Database indexes · Lyte Code

How a lookup goes from scanning every row to a logarithmic jump — and why every index you add taxes your writes.

The problem they solve

Without an index, finding rows that match a condition means a full table scan — read every row and check it, O(n). At a billion rows that’s hopeless on the hot path. An index is an auxiliary data structure that lets the database jump straight to the matching rows, turning O(n) into roughly O(log n).

The mental model: an index is the book’s index at the back. Instead of reading every page to find “quorum,” you look up the term and jump to the page.

How they work

Most relational indexes are B-trees (balanced, sorted) — they keep keys in order so the DB can binary-search and also scan ranges efficiently (WHERE age BETWEEN 20 AND 30, ORDER BY). Hash indexes give O(1) exact-match lookups but can’t do ranges. Specialized engines add inverted indexes (for full-text search), LSM-trees (write-optimized), and geospatial indexes.

The cost: writes get slower

This is the trade-off interviewers want you to name. An index is a copy of the data kept sorted, so every INSERT, UPDATE, or DELETE must update every relevant index too. Indexes also consume storage and memory.

Indexes make reads fast and writes slower. Add them for the columns you query and filter on — not for every column.

So a write-heavy table wants few indexes; a read-heavy table that filters and sorts many ways can afford more. This is a direct lever you adjust based on the read:write ratio you estimated.

Things worth knowing for interviews

Primary index / clustered index — the table is physically stored in primary key order; there’s one. Lookups by primary key are fastest.
Secondary index — an extra index on a non-primary column; it points back to the row. You can have many.
Composite index — an index on multiple columns (a, b).

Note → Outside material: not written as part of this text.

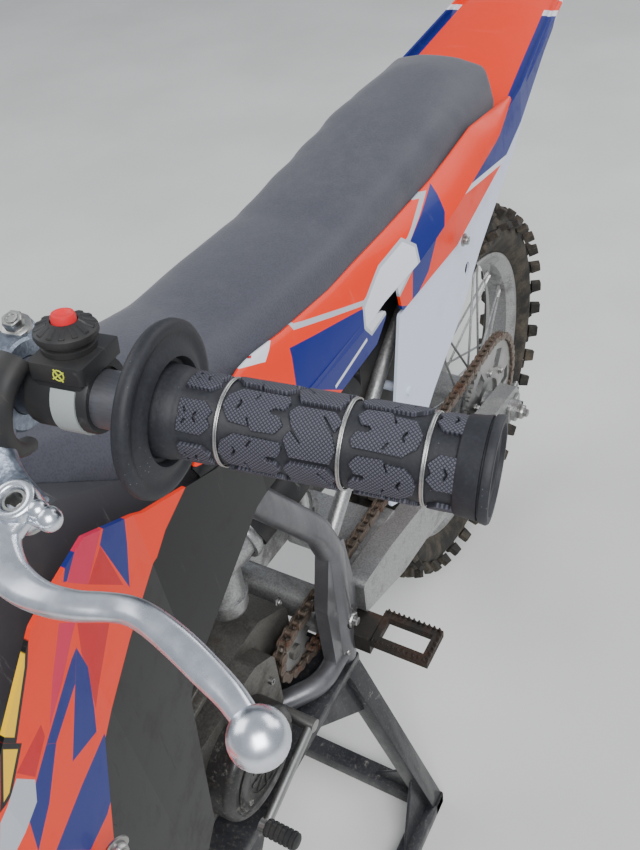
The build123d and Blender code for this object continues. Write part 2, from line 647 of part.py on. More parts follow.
# Bodywork
SHROUD_SPINE = [(425, 112), (700, 116), (860, 130), (960, 160), (1060, 196), (1160, 218)]
SHROUD_OUTLINE = [(1140, 925), (1150, 865), (1085, 715), (965, 585), (915, 600), (880, 735),
                  (720, 800), (460, 800), (425, 822), (470, 842), (640, 846), (760, 884),
                  (850, 924), (915, 972), (985, 978), (1060, 950)]
SKIRT_SPINE = [(-336, 70), (-200, 84), (0, 103), (250, 108), (415, 104)]
SKIRT_OUTLINE = [(-332, 958), (-200, 942), (0, 902), (120, 886), (330, 858), (408, 850), (402, 806),
                 (250, 806), (60, 838), (-140, 900), (-330, 944)]
PANEL_SPINE = [(-200, 88), (0, 105), (250, 116), (480, 112)]
PANEL_OUTLINE = [(-188, 905), (-110, 886), (60, 832), (250, 800), (402, 800), (474, 560), (452, 548),
                 (330, 640), (150, 745), (-60, 840), (-180, 888)]
RIGHT_PANEL_OUTLINE = [(452, 676), (474, 560), (452, 548), (330, 640), (205, 706), (212, 712)]


def panel_between(outline, spine, thickness, lean_deg, low_z, high_z, corner):
    sheet = curved_band(spine, thickness, low_z, high_z, lean_deg)
    outer = max(y for _, y in spine) + thickness + 20
    return sheet & side_plate(outline, 20, outer, corner)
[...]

Order matters: it helps queries filtering on a, or a then b, but not b alone.
Covering index — includes every column a query needs, so the DB answers from the index without touching the table at all.

When it comes up in a design

Two moments: (1) deciding access patterns — “we query by user_id and sort by created_at, so I’ll index (user_id, created_at)”; and (2) explaining a write-throughput bottleneck — “this table is write-heavy, so I’ll keep indexes minimal and push search to a separate inverted index updated asynchronously.” That last move (offloading search to a dedicated index like Elasticsearch) shows up constantly in Chapter 4.